Look at a couple of recent antagonistic posters who would already have been sanctioned on JREF or on ratskep (for personal insults) or on Dawkins if it was still operational and I was moderating.
I'm making a conscious decision to let things go here and there. It may be ill-advised, but call it an ongoing social experiment. Totally subjective. I've been fond of saying JREF is Lord of the Flies, which I feel is true, but that doesn't mean it isn't true here as well. It IS true. Difference is, the pot over there is mob rule (which extends to the moderation) and
this is benevolent dictatorship. Your mileage may vary.
My practice of standing firmly on objective middle ground annoys some. At least one occasion it was tsig. I admonished beachnut a couple of times when he used one of my posts as a launch pad for one of his standard diatribes with zero reference to my post which he quoted. I have commended femr2 and Major_Tom's work where I agree with them - and not commented on areas of disagreement other than in attempted and failed discussions with MT.
Oh, tsig, tsig... No sooner do I take a dig at tsig and he quotes me over on JREF in a non-negative light. I was picking on tsig, out of sport, because tsig picks on people out of sport. See, that's something that might not fly at RatSkep (but surely flies day in and day out at JREF), but it's only axiomatic that such protocol gives improved results. Think of it as the difference between semi-democratic rule of law and survival of the fittest. Places like RatSkep selectively favor exposure to poor arguments by allowing virtually all poor arguments to stand when spammed repetitively, so long as they are presented in a civil fashion, while simultaneously penalizing people who've reached their monthly limit in dealing with stupid bullshit and call a spade a spade.
A consistent purveyor of idiocy is an
idiot.
By artificially assuming the separation of arguer and argument is actually clean and total
in real life, the lofty ideals represented by
attack the argument, not the arguer are a recipe for
an endless hamster wheel. Take any forum open to the public, low brow to high brow, and it will be dominated by the clickety-click of rodent nails on little wheels of their own design. The other fallacy is that application of the principle will be administered in an omniscient and fully just manner, a side issue.

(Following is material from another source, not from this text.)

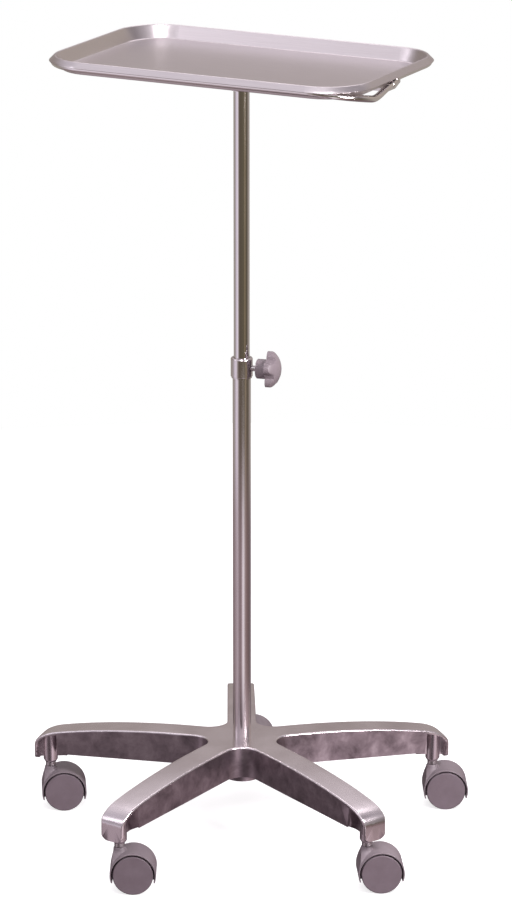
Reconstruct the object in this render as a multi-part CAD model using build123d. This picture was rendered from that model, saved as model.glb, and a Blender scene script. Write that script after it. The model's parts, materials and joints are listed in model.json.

If you aspire to something different from that, then different principles are needed. Too many people whose opinion I value have told me that we've got something different - and positive - going on here. There have been a few whose opinions I don't respect (for other reasons) who've said the opposite. Tells me I'm doing something right, if only by NOT following the recipe for certain disaster.
There was disagreement earlier about what constituted valid criticism versus annoying spam. This involved parties of merit all the way around, as far as I'm concerned. The proposed resolution, a thread split, was pretty balanced considering that one party is a moderator. The 'principled' way is to recuse oneself, a luxury that's not always available here but, in effect, that's how it turned out.
Intelligent people can disagree, even vehemently, they do all the time. That's one of the reasons I linked to the faster-than-air craft, it's a brain teaser of the highest order. Fortunately, while difficult for most to resolve in concrete engineering terms (for me, too), the foundational principles are solid and an objective argument can be made, that's why you saw so many intelligent people switch sides after enough pushing.
In social matters, there is never going to be a clear cut objective answer of right or wrong unless applying dull blades with machine-like dispassion and precision. Lop off the good heads with the bad just because they
both stuck their heads into the wood-chipper?
How is that upwardly evolved?Likewise there is wisdom in letting a little ugly play out to see where it goes, for it can always be shuttled off to never-never land. Sometimes there is wisdom in leaving it there for all to see. Sometimes ugly is perfectly justified, either by virtue of holding up a mirror (often confused with sinking to the opponent's depth) or just because normal social conventions call for it.
RatSkep and those following similar approaches do a pretty good job mainly because practicality in dealing with large numbers yet maintaing higher discourse pretty much requires those methods, and I do not fault them for using that approach, I agree. However, the context is different, not the least because of size. As an analogy, RatSkep is like a huge manufacturing facility where order is kept by adherence to a large set of published standards catering to the median general population. This is like a small machine shop where a few of the resident lathe operators are a bit cranky and somewhat prejudicial. And they're perfectly aware of it.
If you wanted some advice on how to cultivate a forum where drunken walks are the only thing bringing new members, which was originally chartered with only serious membership, I actually think I'd be a good person to consult. My advice? Don't.